▶ _STATED EXERCISE_:
Reproduce each line of the listing exactly.

▶ _DATASET EXCERPT_:
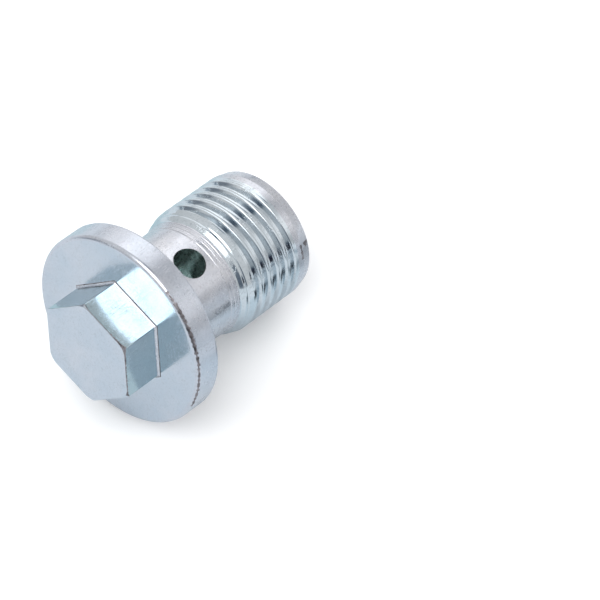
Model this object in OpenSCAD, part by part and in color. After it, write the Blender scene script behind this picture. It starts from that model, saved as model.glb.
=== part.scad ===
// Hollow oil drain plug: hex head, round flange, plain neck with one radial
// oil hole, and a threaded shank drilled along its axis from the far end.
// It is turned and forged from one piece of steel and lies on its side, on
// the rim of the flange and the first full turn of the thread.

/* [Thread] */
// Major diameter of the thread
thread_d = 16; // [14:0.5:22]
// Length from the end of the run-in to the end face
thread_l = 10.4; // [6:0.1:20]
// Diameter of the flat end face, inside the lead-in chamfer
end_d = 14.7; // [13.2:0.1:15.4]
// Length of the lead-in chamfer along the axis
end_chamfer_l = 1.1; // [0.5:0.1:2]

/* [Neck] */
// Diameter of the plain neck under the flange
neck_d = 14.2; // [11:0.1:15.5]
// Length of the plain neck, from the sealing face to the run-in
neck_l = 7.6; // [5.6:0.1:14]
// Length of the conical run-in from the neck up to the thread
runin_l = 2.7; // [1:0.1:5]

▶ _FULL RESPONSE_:
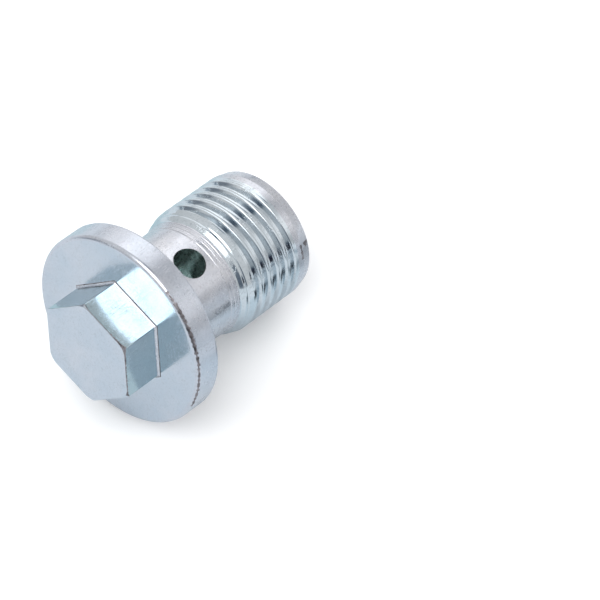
Model this object in OpenSCAD, part by part and in color. After it, write the Blender scene script behind this picture. It starts from that model, saved as model.glb.
=== part.scad ===
// Hollow oil drain plug: hex head, round flange, plain neck with one radial
// oil hole, and a threaded shank drilled along its axis from the far end.
// It is turned and forged from one piece of steel and lies on its side, on
// the rim of the flange and the first full turn of the thread.

/* [Thread] */
// Major diameter of the thread
thread_d = 16; // [14:0.5:22]
// Length from the end of the run-in to the end face
thread_l = 10.4; // [6:0.1:20]
// Diameter of the flat end face, inside the lead-in chamfer
end_d = 14.7; // [13.2:0.1:15.4]
// Length of the lead-in chamfer along the axis
end_chamfer_l = 1.1; // [0.5:0.1:2]

/* [Neck] */
// Diameter of the plain neck under the flange
neck_d = 14.2; // [11:0.1:15.5]
// Length of the plain neck, from the sealing face to the run-in
neck_l = 7.6; // [5.6:0.1:14]
// Length of the conical run-in from the neck up to the thread
runin_l = 2.7; // [1:0.1:5]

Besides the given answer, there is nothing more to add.